I really have fallen off of my blogging rhythm ever since getting back from vacation: the trip left me somewhat sleep-deprived, somewhat frazzled, and with a sequence of small “I finished a game” posts that I felt that I had to get out of the way. That combined to get me out of sync; I’ve still been taking notes about things that I want to write about, but I haven’t actually gotten around to writing about most of them, with the result that some of those ideas feel a little stale, and I’m not sure whether to write about them anyways to get them out of my head or to let them fester and continue to take up space with the hope that they will eventually decompose completely.

I was going to say that this post is a perfect example of that, because the events that triggered me to write about the topic took place during the first half of May, and enough has changed in that context that the details there really aren’t relevant. Except that, as I self-consciously typed the introductory paragraph, expecting that I would delete it (because, really, apologies at the start of blog posts do nothing for readers), I realized that that paragraph is actually a pretty good example of the topic in hand.

Namely: overwork and slack. Where, by “slack”, I don’t mean goofing off: I mean the idea popularized by Tom DeMarco’s book with that title of building in a bit of downtime / buffer into your work. This is, of course, hardly new to DeMarco: e.g. the lean folks are happy to present graphs showing response time going to pot as your utilization approaches 100%. Still, his book on the subject was important, and my memory is that it was rather good. (I should reread it!)

And a lack of slack was exactly where I found myself at work in early May. I’d gotten back from vacation, and immediately had to deal with a combination of digging out from two weeks of e-mail / change and dealing with end-of-quarter craziness. And the end-of-quarter craziness led directly into start-of-quarter planning overload, which unfortunately happened at the same time as my turn came up for two different periodic rotations.

The result was that I had no slack. In fact, it was worse than that: not only did I not have time to respond to all of the unusual requests coming in, I didn’t have time to do my basic normal “keep my head afloat from week to week” tasks, either. So the result was that I did a bare minimum of survival stuff and combined that with responding to a largely random subset of the unusual requests.

 

Which was not fun, though it didn’t suck too much, because the overload cleared out a week and a half later. What was amazing, though, was how it felt when it cleared out. All of a sudden, instead of feeling like my input queue was 125% of capacity, I felt like my input queue was 80% of capacity, and not only could I burn down my queue, I could spend more time thinking and working in a non-reactive manner. Which was great! I really felt like I was being a lot more effective than I had been when my input queue was overflowing. So I definitely want to try to hold onto that feeling, to work to maintain a buffer.

(Though to what extent I actually was more effective is subject to debate: since then, there’s been a mutual decision that my approach to planning and task assignment is a bad enough fit for my employer’s house style that I’m no longer a manager. I do think that’s mostly a fit issue, but it’s certainly true that I wasn’t working crisply enough in my preferred mode of operation to be able to push back against that fit difference.)

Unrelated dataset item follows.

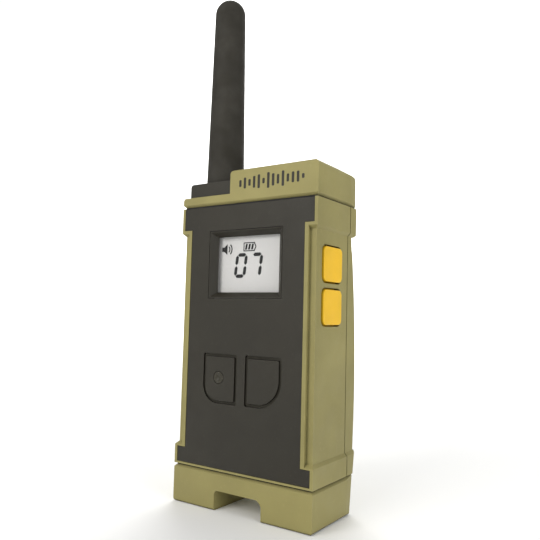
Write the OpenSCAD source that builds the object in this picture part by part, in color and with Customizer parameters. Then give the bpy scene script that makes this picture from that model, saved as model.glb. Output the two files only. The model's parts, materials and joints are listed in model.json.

I’m still feeling the lack of slack at home, to some extent: a combination of recovering from vacation and having a little bit of work spill over into the rest of my life and then starting a major project. (Kitchen remodeling, whee.) And, of course, just having too much stuff on my lists. Fortunately, the way it plays out at home is rather different from the way it plays out at work: there’s not that much immovable stuff, so as long as food gets into the house and cooked, we’ll do okay. So this isn’t actively making me unhappy, it just means that I’m seeing a bit of a backlog building up in Things. Which is a useful feedback loop, I should think about what actions to take in response to it.